鍼灸フェスタOSAKA2019 大盛況のうちに閉幕
2019.08.10
出展者55、来場者800人超
鍼灸業界最大級のイベント『鍼灸フェスタOSAKA』が7月14日、森ノ宮医療学園専門学校(大阪市東成区)で開催された。鍼灸用品メーカーなどの企業や諸流派の施術者団体、個人治療家やメディアなど55の業界関係者が出展。企業の商品紹介だけでなく小児はりやほうろく灸、様々な流派の体験型ブースも設けられた。雨天にもかかわらず800人超が来場し、大盛況のうちに幕を下ろした。
出展ブースとは別に、講演や実技など20ものセッションが行われた。本紙で『医療再考』を連載中の伊藤和憲氏(明治国際医療大学鍼灸学部長)は自身が提唱、実践している「養生場構想」を紹介。愛知県鍼灸マッサージ師会を中心としたメディカル・ツーリズムや、桐灰化学株式会社との共同による「健康温活プロジェクト(仮)」など、計画中のプロジェクトにも触れた。穴田夏希氏(神戸ゆうこう病院)と建部陽嗣氏(京都府立医科大学)は病鍼連携をテーマにトークを展開。在宅医療での経験から他職種との共通認識が必須だとし、特にADLや内部障害の知識は他職種とのコミュニケーションに欠かせないと説いた。実技では横山奨氏(アイム鍼灸院、東方会)が『シンプル鍼灸の可能性』と題して毫鍼による散鍼などを実演、北辰会の藤本新風氏は復元した古代鍼による施術を供覧した。
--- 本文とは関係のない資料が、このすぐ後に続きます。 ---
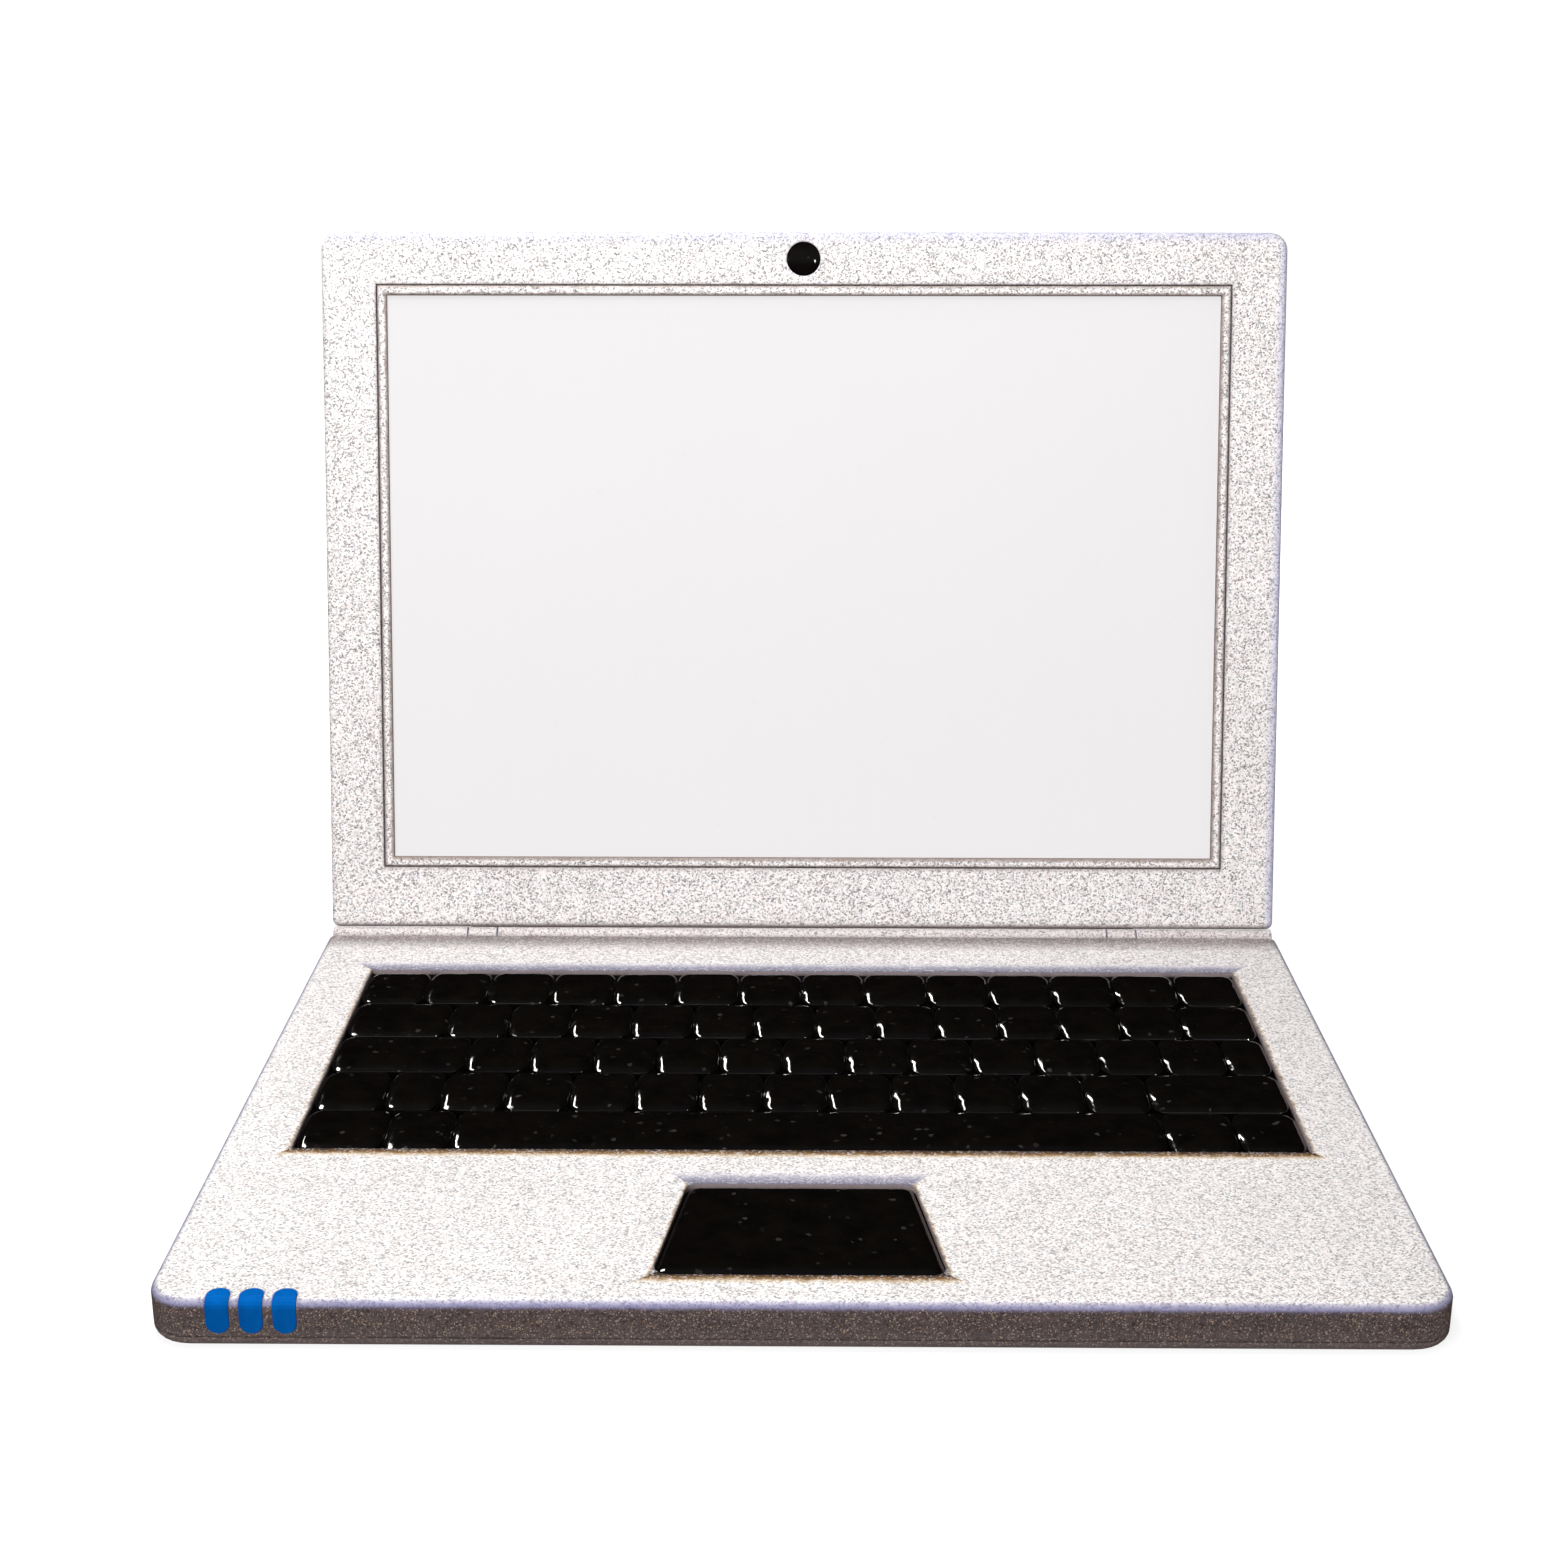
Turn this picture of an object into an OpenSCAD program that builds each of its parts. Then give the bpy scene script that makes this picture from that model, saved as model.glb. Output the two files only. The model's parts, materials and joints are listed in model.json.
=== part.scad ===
// Laptop computer: clamshell body with a 61-key keyboard, click trackpad and friction-hinged lid.
// Millimetres. X runs to the user's right, Y away from the user, Z up; Z = 0 is the desk.

/* [Body] */
// Width of the base and of the lid
body_w = 324; // [322:1:340]
// Depth of the base, front edge to rear edge
base_d = 241; // [240:1:256]
// Height of the base without its feet
base_h = 13.3; // [13.2:0.1:16]
// Radius of the front corners, seen from above
front_corner_r = 11; // [6:0.5:14]
// Radius of the rear corners, seen from above
rear_corner_r = 2.5; // [1:0.5:4]
// Rounding of the edge of the deck
deck_edge_r = 2.4; // [1:0.2:2.8]
// Thickness of the side walls of the top case
case_wall = 2; // [1.6:0.1:2.4]
// Thickness of the deck
deck_t = 1.6; // [1.4:0.1:1.8]
// Height of the rim of the bottom cover
cover_rim_h = 3; // [2.4:0.1:3.1]
// Thickness of the bottom cover inside its rim
cover_t = 1.2; // [1:0.1:1.4]
// Height of the feet below the bottom cover
foot_h = 1; // [0.8:0.1:1.6]
// Radius of the feet
foot_r = 7; // [5:0.5:9]

/* [Lid] */
// Thickness of the lid
lid_t = 6.8; // [6.6:0.1:9]
// Opening angle at which the lid stands at rest
lid_open = 103; // [90:1:130]
// Gap between the closed lid and the deck
lid_gap = 1.6; // [1.6:0.1:2]
// Thickness of the back panel of the lid
lid_back_t = 1.4; // [1.2:0.1:1.5]
// Thickness of the front bezel around the screen
bezel_t = 0.9; // [0.8:0.1:1]
// Height of the side of the bezel, face to parting line
bezel_rim_h = 2; // [1.9:0.1:2.2]
// Radius of the upper corners of the lid
lid_corner_r = 6; // [4:0.5:8]
// Rounding of the back edge of the lid
lid_edge_r = 2.2; // [1:0.2:2.6]

/* [Screen] */
// Border between the picture area and each side of the lid
screen_side = 22; // [18:0.5:28]
// Border between the picture area and the top of the lid
screen_top = 21; // [20:0.5:26]
// Height of the lower edge of the picture above the hinge axis
screen_s = 27; // [26.5:0.5:30]
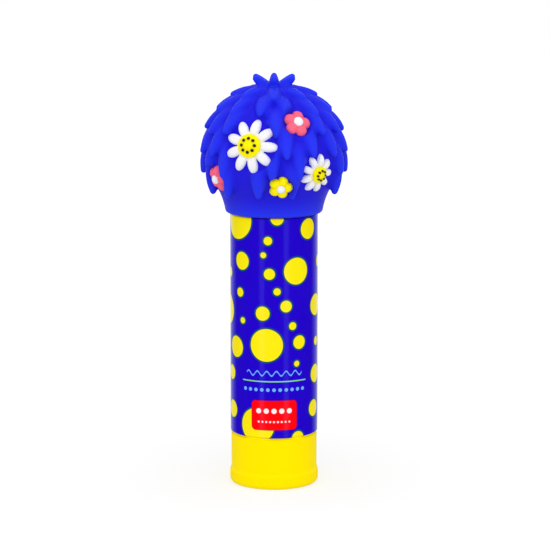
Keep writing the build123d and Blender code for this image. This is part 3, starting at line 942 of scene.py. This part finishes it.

ホールではセイリン株式会社主催の「ライトニングトーク」が開かれ、治療家、学生、企業らが各自5分間のプレゼンテーションを行い、「鍼灸漫才」を披露した組も。また、本紙で『やわらか東洋医学』を連載しているかしはらたまみ氏の紙芝居も行われた。
鍼灸ファン? 一般の来場者も
「見たいものがありすぎて回り切れない。午前中から来ればよかった」と話したのは、関東から来たという鍼灸師。一方「音楽フェスに行くみたいに、自分でタイムテーブルを作ってきました」という来場者も。ある出展者は「ほかのイベントにない自由度で、出展する側も参加する側も楽しめると思います」と言う。一般人も来場しており、小児はりブースで娘を施術してもらったところその日は寝付きがよかったと話していた。出展者の一人、関東鍼灸専門学校副校長の内原拓宗氏は「とかく権威的、閉塞的になりがちな鍼灸業界内の現状において、かくも横断的で自由な雰囲気のイベントが成し遂げられたことについて、驚きを禁じ得ない」と語った。
フェスタ実行委員会は「参加した全ての人たちで作り上げた素晴らしい空間でした」と述べている。